Apparition Has Some Official
In 1948, Precious Blood Sister Mildred Mary Neuzil (Sister Mary Ephrem), a contemplative nun in Ohio, told her spiritual director that she felt that the Blessed Virgin had been speaking directly to her for more than a decade. Up to that point, she thought such mystical experiences must be rather ordinary for people of faith. She soon found out differently.
Eight years later, in a convent in a small Indiana town, Mary allegedly appeared to Sister Neuzil and began to lay out a special plan for America to "further the cause of faith and unity among peoples and nations." Mary is said to have appeared frequently until the nun's death in 2000.
Today, the apparition known as Our Lady of America, although not formally approved by the Catholic Church, has drawn the intervention of at least a few bishops. Last February, in Cheyenne, Wyo., Bishop David Ricken held a public display and veneration of a traveling statue of Our Lady of America.

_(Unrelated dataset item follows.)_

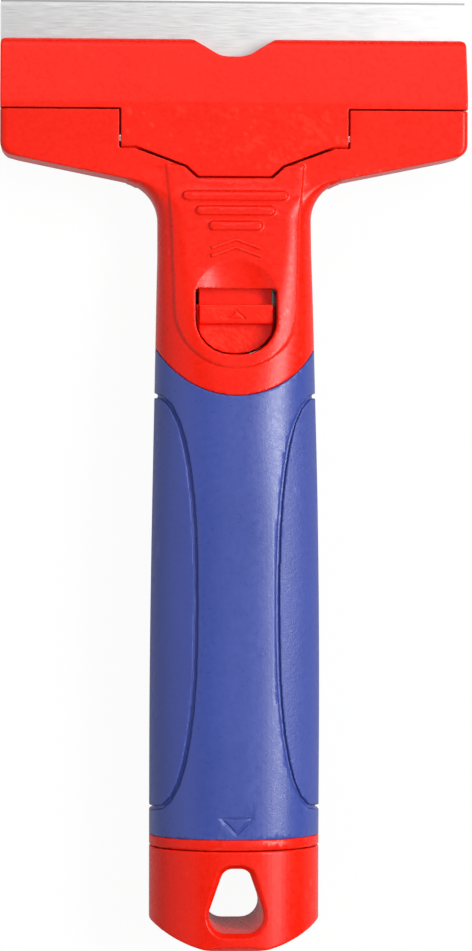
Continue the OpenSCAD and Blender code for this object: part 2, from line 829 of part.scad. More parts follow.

He had invited the statue primarily because Our Lady of the Assumption is the patroness of the Cheyenne diocese and the Blessed Mother "has been so generous in protecting this diocese for many years." The family in the United States, Bishop Ricken said, "has never needed the intercession of Our Lady more than it does now."
Sister Neuzil's former order has dwindled into the Contemplative Sisters of the Indwelling Trinity, and it's rule of life--written by Sister Neuzil--is said to be awaiting approval from Rome. The new order is not officially recognized by the Diocese of Toledo, where their motherhouse is located.
Where does that leave matters as far as the Catholic faithful are concerned? Officially, the Church has not begun to study the case, so the purported Our Lady of America visions remain just one of hundreds upon which no formal judgment has been made.
Even if recognition were to be granted, the visions and messages would remain on the level of private revelation, and no Catholic would be bound to accept them. The Church and its bishops thus remain extremely cautious about any such claims. The laity would be wise to exercise similar prudence.